If any of the securities being registered on this Form are to be offered on a delayed or continuous basis pursuant to Rule 415 under the Securities Act of 1933, other than securities offered only in connection with dividend or interest reinvestment plans, check the following box.    [  ]
If this Form is filed to register additional securities for an offering pursuant to Rule 462(b) under the Securities Act, please check the following box and list the Securities Act registration statement number of the earlier effective registration statement for the same offering.    [  ]
If this Form is a post-effective amendment filed pursuant to Rule 462(c) under the Securities Act, check the following box and list the Securities Act registration statement number of the earlier effective registration statement for the same offering.    [   ]
If this Form is a registration statement pursuant to General Instruction I.D. or a post-effective amendment thereto that shall become effective upon filing with the Commission pursuant to Rule 462(e) under the Securities Act, check the following box.    [X]
If this Form is a post-effective amendment to a registration statement filed pursuant to General Instruction I.D. filed to register additional securities or additional classes of securities pursuant to Rule 413(b) under the Securities Act, check the following box.    [  ]
Indicate by check mark whether the registrant is a large accelerated filer, an accelerated filer, a non-accelerated filer, or a smaller reporting company. See the definitions of “large accelerated filer,” “accelerated filer” and “smaller reporting company” in Rule 12b-2 of the Securities Exchange Act of 1934. (Check one):
 
Large accelerated filer x
Accelerated filer o
Non-accelerated filer o
Smaller reporting company o






DE-REGISTRATION OF SECURITIES
 
This Post-Effective Amendment relates to the following Automatic Shelf Registration Statement on Form S-3 (the “Registration Statement”) of Precision Castparts Corp., an Oregon corporation (the “Company”), filed by the Company with the United States Securities and Exchange Commission (the “SEC”):

Registration Statement No. 333-185095 filed with the SEC on November 21, 2012.

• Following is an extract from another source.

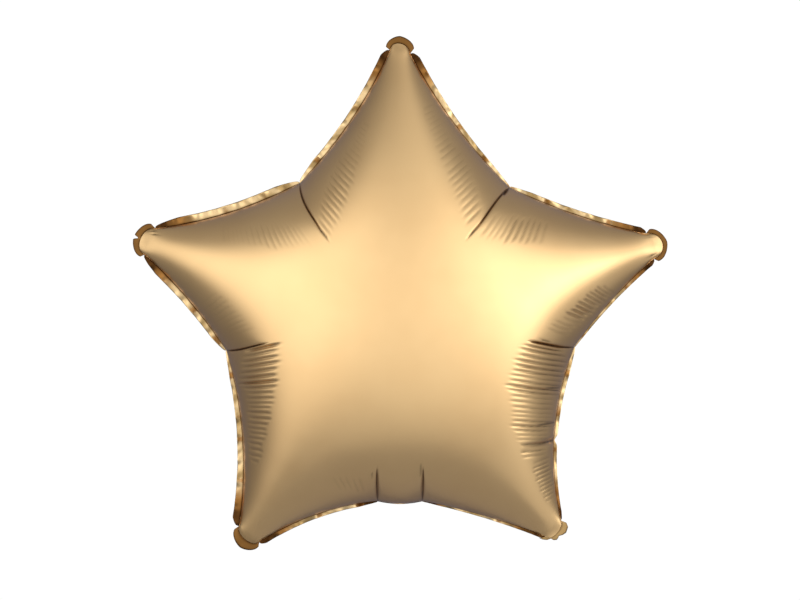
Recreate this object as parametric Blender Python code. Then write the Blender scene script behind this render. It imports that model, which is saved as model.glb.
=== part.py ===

On January 29, 2016, pursuant to that certain Agreement and Plan of Merger, dated as of August 8, 2015, by and among Berkshire Hathaway Inc., a Delaware corporation (“Berkshire”), NW Merger Sub Inc., an Oregon corporation and a direct, wholly owned subsidiary of Berkshire (“Merger Sub”), Merger Sub merged with and into the Company, with the Company surviving such merger (the “Merger”).

As a result of the Merger, the Company has terminated all offerings of the Company’s securities pursuant to the Registration Statement. In accordance with undertakings made by the Company in the Registration Statement to remove from registration, by means of a post-effective amendment, any of the securities which remain unsold at the termination of the offering, the Company hereby removes from registration any and all of such securities of the Company registered but unsold under the Registration Statement. The Registration Statement is hereby amended, as appropriate, to reflect the deregistration of such securities.






SIGNATURES
 
Pursuant to the requirements of the Securities Act of 1933, as amended, the registrant certifies that it has reasonable grounds to believe that it meets all of the requirements for filing on Form S-3, and has duly caused this Post-Effective Amendment to the Registration Statement to be signed on its behalf by the undersigned, thereunto duly authorized, in Portland, Oregon, on this 29th day of January, 2016.
 
 
PRECISION CASTPARTS CORP.
 
 
 
By:
/s/ Shawn R. Hagel
 
 
Shawn R. Hagel
 
 
Executive Vice President and Chief Financial Officer
 
No other person is required to sign this Post-Effective Amendment in reliance upon Rule 478 under the Securities Act of 1933, as amended.